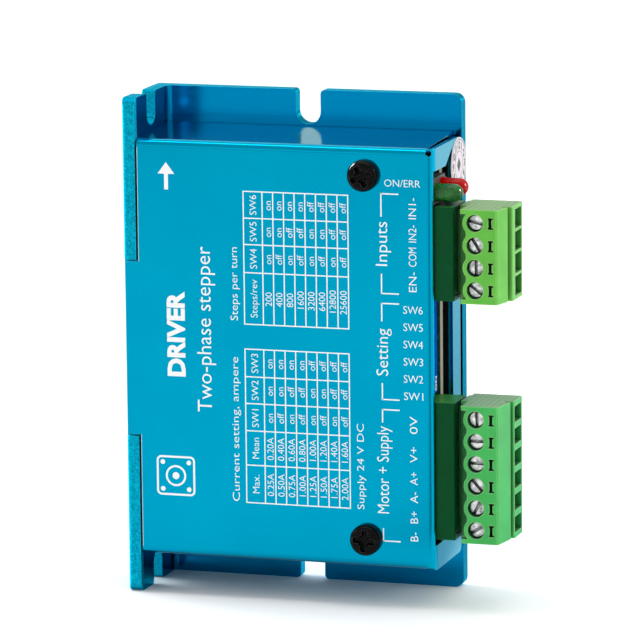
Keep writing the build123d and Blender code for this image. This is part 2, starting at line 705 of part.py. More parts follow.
● ● ●
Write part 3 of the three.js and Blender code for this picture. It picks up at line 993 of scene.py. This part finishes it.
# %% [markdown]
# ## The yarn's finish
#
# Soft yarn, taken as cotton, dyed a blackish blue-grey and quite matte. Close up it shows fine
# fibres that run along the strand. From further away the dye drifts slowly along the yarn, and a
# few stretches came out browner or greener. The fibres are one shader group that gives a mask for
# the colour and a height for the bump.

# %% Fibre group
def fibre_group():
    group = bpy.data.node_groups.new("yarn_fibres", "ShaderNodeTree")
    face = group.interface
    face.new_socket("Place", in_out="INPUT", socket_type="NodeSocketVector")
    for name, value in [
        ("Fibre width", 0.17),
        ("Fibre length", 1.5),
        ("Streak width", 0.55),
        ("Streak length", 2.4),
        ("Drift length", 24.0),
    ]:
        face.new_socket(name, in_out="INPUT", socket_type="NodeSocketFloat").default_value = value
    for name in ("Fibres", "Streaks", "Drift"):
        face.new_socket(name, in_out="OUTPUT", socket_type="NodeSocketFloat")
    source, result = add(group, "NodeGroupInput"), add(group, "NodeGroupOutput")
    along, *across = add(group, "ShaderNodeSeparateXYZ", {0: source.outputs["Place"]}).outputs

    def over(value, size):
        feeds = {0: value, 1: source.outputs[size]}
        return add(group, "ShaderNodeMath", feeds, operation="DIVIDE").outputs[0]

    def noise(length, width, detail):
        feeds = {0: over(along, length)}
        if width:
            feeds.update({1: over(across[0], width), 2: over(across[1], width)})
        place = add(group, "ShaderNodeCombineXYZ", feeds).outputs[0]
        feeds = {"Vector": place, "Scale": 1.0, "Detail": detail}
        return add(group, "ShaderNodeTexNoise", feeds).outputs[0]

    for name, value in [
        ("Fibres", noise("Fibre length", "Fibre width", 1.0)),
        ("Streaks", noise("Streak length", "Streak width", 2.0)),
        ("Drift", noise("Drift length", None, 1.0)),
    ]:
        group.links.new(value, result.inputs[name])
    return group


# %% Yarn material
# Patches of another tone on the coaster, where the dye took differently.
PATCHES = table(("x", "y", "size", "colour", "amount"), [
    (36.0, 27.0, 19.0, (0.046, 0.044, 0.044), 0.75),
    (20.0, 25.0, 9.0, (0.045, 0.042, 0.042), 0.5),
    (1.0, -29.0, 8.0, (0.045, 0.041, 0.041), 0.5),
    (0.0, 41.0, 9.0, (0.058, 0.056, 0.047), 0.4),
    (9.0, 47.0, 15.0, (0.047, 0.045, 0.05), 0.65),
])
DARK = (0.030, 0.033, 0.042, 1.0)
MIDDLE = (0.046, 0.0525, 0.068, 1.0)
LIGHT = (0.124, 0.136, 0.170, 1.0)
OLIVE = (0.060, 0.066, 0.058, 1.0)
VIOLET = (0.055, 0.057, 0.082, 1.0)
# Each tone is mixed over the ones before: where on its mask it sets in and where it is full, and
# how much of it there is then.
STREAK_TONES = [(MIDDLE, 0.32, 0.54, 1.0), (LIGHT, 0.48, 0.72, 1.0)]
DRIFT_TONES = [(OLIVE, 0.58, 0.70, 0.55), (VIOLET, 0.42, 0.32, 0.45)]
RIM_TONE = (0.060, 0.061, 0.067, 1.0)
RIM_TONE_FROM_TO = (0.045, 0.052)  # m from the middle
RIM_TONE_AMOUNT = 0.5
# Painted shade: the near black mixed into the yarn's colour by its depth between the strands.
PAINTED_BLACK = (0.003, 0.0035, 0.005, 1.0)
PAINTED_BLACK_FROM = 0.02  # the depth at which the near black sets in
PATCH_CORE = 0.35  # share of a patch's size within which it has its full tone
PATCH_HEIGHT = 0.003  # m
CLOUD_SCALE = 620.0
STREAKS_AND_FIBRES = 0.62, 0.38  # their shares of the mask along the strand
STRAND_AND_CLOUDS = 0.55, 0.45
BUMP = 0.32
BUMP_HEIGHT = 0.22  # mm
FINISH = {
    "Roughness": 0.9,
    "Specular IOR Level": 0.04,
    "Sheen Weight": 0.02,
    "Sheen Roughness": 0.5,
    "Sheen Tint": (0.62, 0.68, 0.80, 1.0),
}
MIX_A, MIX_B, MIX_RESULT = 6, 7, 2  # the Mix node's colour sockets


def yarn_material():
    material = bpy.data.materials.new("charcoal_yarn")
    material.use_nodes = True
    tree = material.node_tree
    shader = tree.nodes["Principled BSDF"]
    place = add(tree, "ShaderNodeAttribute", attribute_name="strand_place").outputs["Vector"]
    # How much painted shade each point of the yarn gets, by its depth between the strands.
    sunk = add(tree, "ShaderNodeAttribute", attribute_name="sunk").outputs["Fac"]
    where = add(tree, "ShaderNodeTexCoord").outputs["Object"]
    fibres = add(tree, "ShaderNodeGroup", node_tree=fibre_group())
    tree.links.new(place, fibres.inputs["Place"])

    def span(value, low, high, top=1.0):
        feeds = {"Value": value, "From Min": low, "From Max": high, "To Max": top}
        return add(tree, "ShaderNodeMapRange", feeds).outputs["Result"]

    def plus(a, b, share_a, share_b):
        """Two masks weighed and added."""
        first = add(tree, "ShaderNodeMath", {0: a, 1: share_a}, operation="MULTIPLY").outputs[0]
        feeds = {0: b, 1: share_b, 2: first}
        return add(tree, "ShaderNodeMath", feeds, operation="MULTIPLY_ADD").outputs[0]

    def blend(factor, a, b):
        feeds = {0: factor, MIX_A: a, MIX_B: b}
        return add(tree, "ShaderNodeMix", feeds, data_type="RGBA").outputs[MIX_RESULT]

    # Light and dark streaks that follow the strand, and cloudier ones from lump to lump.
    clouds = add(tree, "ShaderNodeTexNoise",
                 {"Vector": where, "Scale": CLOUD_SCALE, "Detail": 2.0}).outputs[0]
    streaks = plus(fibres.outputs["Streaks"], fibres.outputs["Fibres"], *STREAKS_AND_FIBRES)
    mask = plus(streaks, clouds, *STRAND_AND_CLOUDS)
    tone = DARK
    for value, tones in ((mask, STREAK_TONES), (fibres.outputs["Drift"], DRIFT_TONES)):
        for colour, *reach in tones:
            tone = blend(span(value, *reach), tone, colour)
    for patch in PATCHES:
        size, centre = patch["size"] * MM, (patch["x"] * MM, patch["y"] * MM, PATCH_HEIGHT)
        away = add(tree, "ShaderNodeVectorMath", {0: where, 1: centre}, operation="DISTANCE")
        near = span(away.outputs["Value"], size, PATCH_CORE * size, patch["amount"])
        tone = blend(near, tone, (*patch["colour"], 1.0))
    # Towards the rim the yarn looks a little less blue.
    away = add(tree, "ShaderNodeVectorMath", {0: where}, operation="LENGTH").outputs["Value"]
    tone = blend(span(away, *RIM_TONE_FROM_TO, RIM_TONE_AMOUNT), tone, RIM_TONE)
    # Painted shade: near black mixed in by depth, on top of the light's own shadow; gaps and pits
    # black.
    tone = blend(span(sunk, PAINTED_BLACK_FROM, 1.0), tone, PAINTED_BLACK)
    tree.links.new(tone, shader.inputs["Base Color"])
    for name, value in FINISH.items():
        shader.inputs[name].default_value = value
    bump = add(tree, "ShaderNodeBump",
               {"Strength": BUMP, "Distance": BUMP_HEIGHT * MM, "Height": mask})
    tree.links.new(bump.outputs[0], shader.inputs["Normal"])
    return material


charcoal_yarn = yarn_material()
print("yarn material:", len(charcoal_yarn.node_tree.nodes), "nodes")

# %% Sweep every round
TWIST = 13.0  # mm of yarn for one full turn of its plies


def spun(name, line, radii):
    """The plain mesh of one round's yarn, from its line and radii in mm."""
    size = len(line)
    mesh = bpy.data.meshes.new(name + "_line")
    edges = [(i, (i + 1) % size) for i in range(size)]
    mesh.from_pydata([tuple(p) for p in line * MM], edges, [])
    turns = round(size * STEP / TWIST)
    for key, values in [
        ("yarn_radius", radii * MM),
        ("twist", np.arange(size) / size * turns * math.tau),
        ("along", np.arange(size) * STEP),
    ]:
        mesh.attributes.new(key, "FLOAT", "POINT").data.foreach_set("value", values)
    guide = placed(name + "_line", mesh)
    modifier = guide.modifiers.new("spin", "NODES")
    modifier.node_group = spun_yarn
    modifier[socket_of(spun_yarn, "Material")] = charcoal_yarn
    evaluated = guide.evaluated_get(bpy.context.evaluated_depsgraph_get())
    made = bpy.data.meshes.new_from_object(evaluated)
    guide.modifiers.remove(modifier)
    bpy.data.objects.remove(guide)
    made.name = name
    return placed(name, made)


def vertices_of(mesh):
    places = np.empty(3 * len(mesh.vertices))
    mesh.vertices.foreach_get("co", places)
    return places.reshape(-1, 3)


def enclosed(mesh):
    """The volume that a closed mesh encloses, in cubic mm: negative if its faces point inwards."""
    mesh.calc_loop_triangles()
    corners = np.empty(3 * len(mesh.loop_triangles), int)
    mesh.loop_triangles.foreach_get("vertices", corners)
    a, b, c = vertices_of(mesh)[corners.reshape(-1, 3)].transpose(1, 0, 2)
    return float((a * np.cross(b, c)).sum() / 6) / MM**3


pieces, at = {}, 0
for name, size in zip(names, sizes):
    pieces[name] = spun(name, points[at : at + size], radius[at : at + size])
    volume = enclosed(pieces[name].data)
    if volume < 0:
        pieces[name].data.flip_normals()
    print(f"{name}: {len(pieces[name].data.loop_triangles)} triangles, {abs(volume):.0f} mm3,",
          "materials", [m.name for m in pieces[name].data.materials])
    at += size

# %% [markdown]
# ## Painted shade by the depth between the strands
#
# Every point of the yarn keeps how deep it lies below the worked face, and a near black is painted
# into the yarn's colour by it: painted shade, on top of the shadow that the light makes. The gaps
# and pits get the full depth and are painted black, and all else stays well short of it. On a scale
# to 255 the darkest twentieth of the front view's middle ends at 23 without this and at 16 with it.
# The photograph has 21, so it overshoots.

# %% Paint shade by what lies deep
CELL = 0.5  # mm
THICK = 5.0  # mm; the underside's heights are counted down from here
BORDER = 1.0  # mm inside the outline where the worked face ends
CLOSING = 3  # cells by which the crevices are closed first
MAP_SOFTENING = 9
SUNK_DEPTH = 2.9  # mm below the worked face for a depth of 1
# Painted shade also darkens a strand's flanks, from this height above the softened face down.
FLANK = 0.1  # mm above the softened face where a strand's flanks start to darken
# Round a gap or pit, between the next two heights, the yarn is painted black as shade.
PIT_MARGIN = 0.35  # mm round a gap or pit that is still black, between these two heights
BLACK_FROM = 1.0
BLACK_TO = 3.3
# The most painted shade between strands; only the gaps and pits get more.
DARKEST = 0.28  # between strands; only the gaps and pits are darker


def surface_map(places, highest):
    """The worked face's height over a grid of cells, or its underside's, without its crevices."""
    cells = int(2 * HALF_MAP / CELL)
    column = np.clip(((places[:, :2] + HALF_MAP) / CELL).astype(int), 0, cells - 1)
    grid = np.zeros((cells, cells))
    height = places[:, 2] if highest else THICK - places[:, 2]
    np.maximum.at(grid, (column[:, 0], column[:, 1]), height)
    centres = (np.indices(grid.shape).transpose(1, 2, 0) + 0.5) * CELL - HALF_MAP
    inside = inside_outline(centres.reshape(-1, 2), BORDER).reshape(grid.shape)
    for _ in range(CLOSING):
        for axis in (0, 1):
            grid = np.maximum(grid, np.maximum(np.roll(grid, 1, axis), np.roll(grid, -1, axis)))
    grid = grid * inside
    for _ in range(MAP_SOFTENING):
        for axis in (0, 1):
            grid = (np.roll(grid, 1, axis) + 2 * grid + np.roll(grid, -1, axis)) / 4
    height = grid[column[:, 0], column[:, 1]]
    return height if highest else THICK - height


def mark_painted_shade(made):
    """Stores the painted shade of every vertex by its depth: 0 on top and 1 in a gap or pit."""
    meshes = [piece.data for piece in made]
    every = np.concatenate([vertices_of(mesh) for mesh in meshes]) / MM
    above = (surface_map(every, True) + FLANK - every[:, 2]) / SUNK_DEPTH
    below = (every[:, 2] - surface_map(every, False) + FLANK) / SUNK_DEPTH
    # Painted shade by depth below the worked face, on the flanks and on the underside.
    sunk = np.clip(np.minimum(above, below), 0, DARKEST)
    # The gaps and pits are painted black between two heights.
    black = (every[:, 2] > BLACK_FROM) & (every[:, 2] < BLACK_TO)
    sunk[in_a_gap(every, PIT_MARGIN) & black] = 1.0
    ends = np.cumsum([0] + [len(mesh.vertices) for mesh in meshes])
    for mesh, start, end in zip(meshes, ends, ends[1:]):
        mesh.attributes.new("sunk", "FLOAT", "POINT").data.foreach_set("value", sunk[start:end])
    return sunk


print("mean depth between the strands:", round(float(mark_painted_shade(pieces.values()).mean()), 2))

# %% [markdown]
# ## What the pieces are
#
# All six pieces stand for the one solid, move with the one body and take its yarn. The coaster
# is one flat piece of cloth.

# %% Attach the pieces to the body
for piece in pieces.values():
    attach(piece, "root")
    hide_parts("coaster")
● ● ●
=== Objective ===
Note how many lines of the material contain the string "Blender". Then report that number by itself.

=== Response to this exercise ===
2